Merci pour ton intérêt. On a tous beaucoup de choses en commun me semble-t-il.
« Pas de problème d’étincelles » ! Quelle chance ! J’aime votre façon de vous adapter, ou mieux, d’aimer les lieux nouveaux. (je me rappelle encore avoir essayé, jeune, d’attraper des haikus dans des champs). C’est vrai que n’avoir qu’un l’ordi portable libère de la table et du lieu fixe, n’avais pas pensé à cela.
Belle image que d’essayer d’attraper des haïjkus dans les champs. C’est exactement ça. Merci pour votre retour.

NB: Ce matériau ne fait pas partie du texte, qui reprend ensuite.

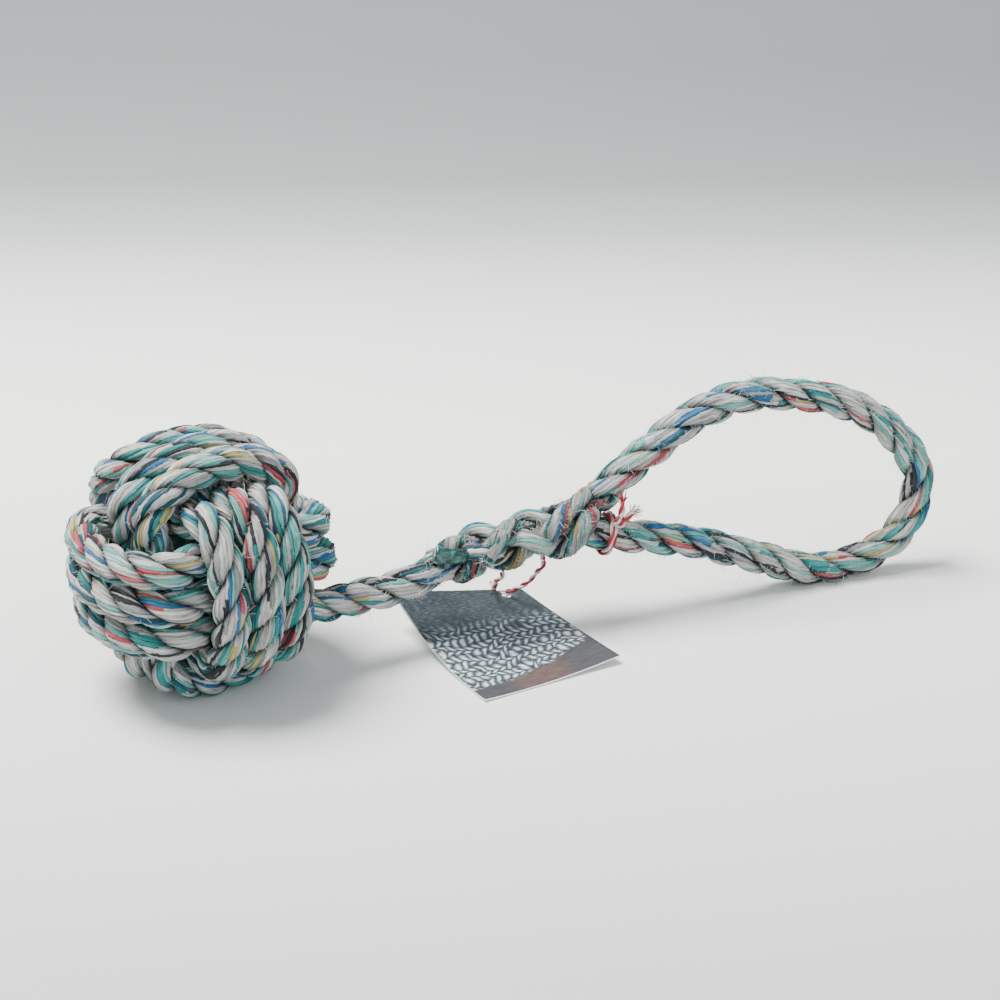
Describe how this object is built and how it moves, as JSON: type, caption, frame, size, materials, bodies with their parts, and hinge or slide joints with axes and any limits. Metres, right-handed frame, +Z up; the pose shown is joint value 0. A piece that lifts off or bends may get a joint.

Ou comment se retrouver dans les pensées et écrits des autres… la sensation de ressentir les mêmes choses parfois, et de se sentir reliée.
Merci pour ce joli texte et moments d’écritures.
Je crois aussi qu’on vit beaucoup de choses identiques, qu’il existe une liaison par nos réflexions. Nous lire, c’est explorer des pistes en chacun de nous. Merci.
Des idées attrapées dans des livres. Par exemple, Perec, pour moi, est hautement inflammable. Chacun trouve son carburant. Merci pour cette belle promenade.
Merci Laurent. En plus, les livres sont une énergie renouvelable et inépuisable.
il y a qqch qui fait très envie dans ton écriture voyageuse à moi qui ai besoin de me poser. J’aimerais pouvoir écrire comme ça, mais cela ne produit que de minuscules choses (même si j’écris généralement vite). je fais des photos dans ces conditions non-installées.